Sihle Blose

The last decade of Cameroon’s league football has been profoundly challenging and mired by scandals that went from scandal to scandal. Over the years, the Cameroon national league has been bedeviled by interference from the government, allegations of corruption, and unkept promises from leaders. The league has been regularly disrupted, sponsors have deserted it, and players have lost faith. The new light at the end of the tunnel asks whether Cameroonian clubs are ready to go professional again.

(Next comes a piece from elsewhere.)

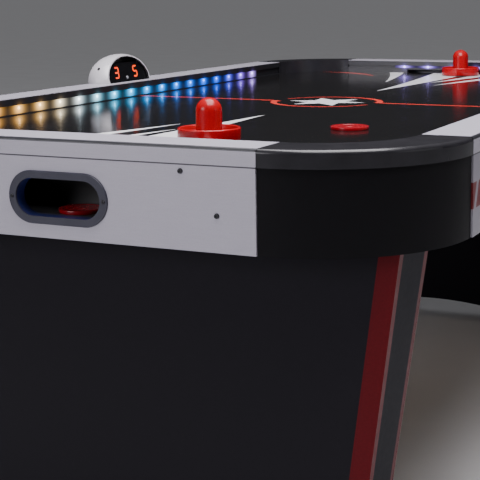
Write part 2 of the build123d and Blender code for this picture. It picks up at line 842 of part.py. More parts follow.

Cameroonian Sports Journalist Daniel Ekonde says, “Professionalism in Cameroon national league is still a farfetched dream because many Cameroonian clubs have gone down over the years because of the league’s quality. Since 2011, when the authorities in Cameroon decided to professionalise the league, financial sustainability has always been a problem; the league now compared to 2005 – 2008 is far from being standard; in those years, the league was profitable.”

Ekonde continues to say “This is mainly because authorities in Cameroon decided to professionalise the league without following the necessary steps, like in South Africa; here in Cameroon, they jumped from amateurism to professionalism without thinking about the wellbeing of a club, the sustainability of the club, if they have their stadia, offices, none of that was talked about so that is the problem we have in Cameroon”.

The arrival of Samuel Eto’o at the FECAFOOT (Cameroon FA) headquarters in December last year brought a new era for Cameroonian league football. In a move seeking to address all these problems, a quick move towards getting league football back on track was made with a new temporary format being adopted.

Cameroon Elite One new format comprises 25 teams split into two pools (13 in Pool A and 12 in Pool B). The league shall be played in 5 cities namely: Yaounde, Bafoussam [and Mbouda], Limbe and Douala.

At the end of the group phase, the first two teams in each pool will lock horns in a play-off to reach the final. Group A winners will face Group B runners-up. Likewise, Group B winners will clash with Group A runners-up. The two winners of the ties will face off in a final to decide the league’s champion, while the losers will battle each other to determine the league’s 3rd and 4th-placed sides.

The new format will see five teams relegated to Elite Two, the last two teams in each pool, and the loser of a relegation play-off between the 11th-placed side in Pool A and the 10th-placed side in Pool B.

“This is a short-term measure adopted by FECAFOOT; the league will run for four months. They are doing it to round off this year so that they can properly organise the football championship next season(2022-23),” – Ekonde said

“There are 25 clubs because of so many problems, such as clubs that were relegated refusing to go down and the disruption from the takeover of the Cameroon Professional Football league, which caused a lot of problems between them and FECAFOOT.”

This intervention is to ensure that Cameroon can finish the league before June 22nd, 2022, a deadline set by CAF for members associations to submit their reps for continental club football for the 2022-23 season.

The arrival of Samuel Eto’o has also seen the restructuring and formalisation of the league’s sponsorship deal with MTN. As a result of this initiative, Cameroon Elite One champions for the 2021-22 season will walk home with 50 million francs CFA. FECAFOOT is equally working with SYNAFOC to ensure players receive their salaries as stipulated on their contracts with clubs. FECAFOOT has also committed to handling the clubs traveling and accommodation expenses.

“Things look promising because Samuel Eto’o has been able to bring together the veterans of the league, there seems to be some kind of a compromise, and things are going well; we can only hope that next season will look good” – Ekonde.